Matthew Edward Mondragon


Matthew Mondragon was not afraid to speak his mind. 

When Matthew Edward Mondragon found a passion, he poured himself into it. He was not afraid to speak his mind, and he always sought a good time.

Matthew Mondragon spent much of his time on a basketball court, and his closest friendships revolved around the sport. He grew up in San Antonio, Texas, was a die-hard Spurs fan and dreamed of someday making enough money to buy his parents everything they ever wanted. He was very direct with people and wanted to help others — traits he hoped to live out as a lawyer. 

“[He was] very honest. He spoke how he felt, and people respected that of him,” said John Mondragon, Matthew Mondragon’s father. 

Matthew Mondragon studied political science at Texas A&M. He lived in Walton Hall his freshman year and often played basketball at the Student Recreational Center or on the Northside campus courts. He joined Sigma Alpha Mu, a Jewish fraternity, and he and his fraternity brothers would play basketball, go to football games and socialize at the Hillel Institute across from campus. 

“That was one of his big loves, basketball, he played pretty much his whole life,” said Sylvia Mondragon, Matthew Mondragon’s mother. “He loved to be the center of attention … He was a very loyal type of friend, very stubborn and strong-willed.”

Matthew Mondragon was never idle. He always worked, whether it was at restaurants like Whataburger and Bill Millers in San Antonio or at his uncle’s law firm. Matthew Mondragon loved to teach himself how things worked — a trait Matt Stahl, Matthew’s close friend, said found a home in car repair. 

Stahl met Matthew Mondragon through basketball where they formed a close friendship that lasted through high school and college. Stahl remembers how Matthew would work on cars all the time during their friendship.

“He took a lot of pride in anything that he owned,” Stahl said. “He always had a job, always loved to make his own money, and he would put it into the things that he loved. He would buy these really cheap cars and fix them up himself … He loved to learn how things worked.” 

Matthew Mondragon had a strong work ethic and respect for other people’s belongings. He would often offer to help Stahl’s mother when she washed the dishes or cleaned the house, and one time he did an expensive detail job on Stahl’s car for just $50.

“He was never reckless with anything he owned,” Stahl said. “He had a real good concept of working hard, of earning things, and respecting what he worked for and what other people had.
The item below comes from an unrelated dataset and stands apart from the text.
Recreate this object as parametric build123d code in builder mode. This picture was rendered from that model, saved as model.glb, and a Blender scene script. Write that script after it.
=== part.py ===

He respected his belongings and other people’s belongings.”

Matthew Mondragon died May 2, 2015. His mother and friends best remember Matthew Mondragon not just for his passions, but for how his smile conveyed a simple goal — to always have fun.

“He always wanted to have fun. That was his main deal in life — to always have fun,” Sylvia Mondragon said. “He was always up for a good time, always had that smile…That’s what his friends always mentioned to me. That’s how I remember him.”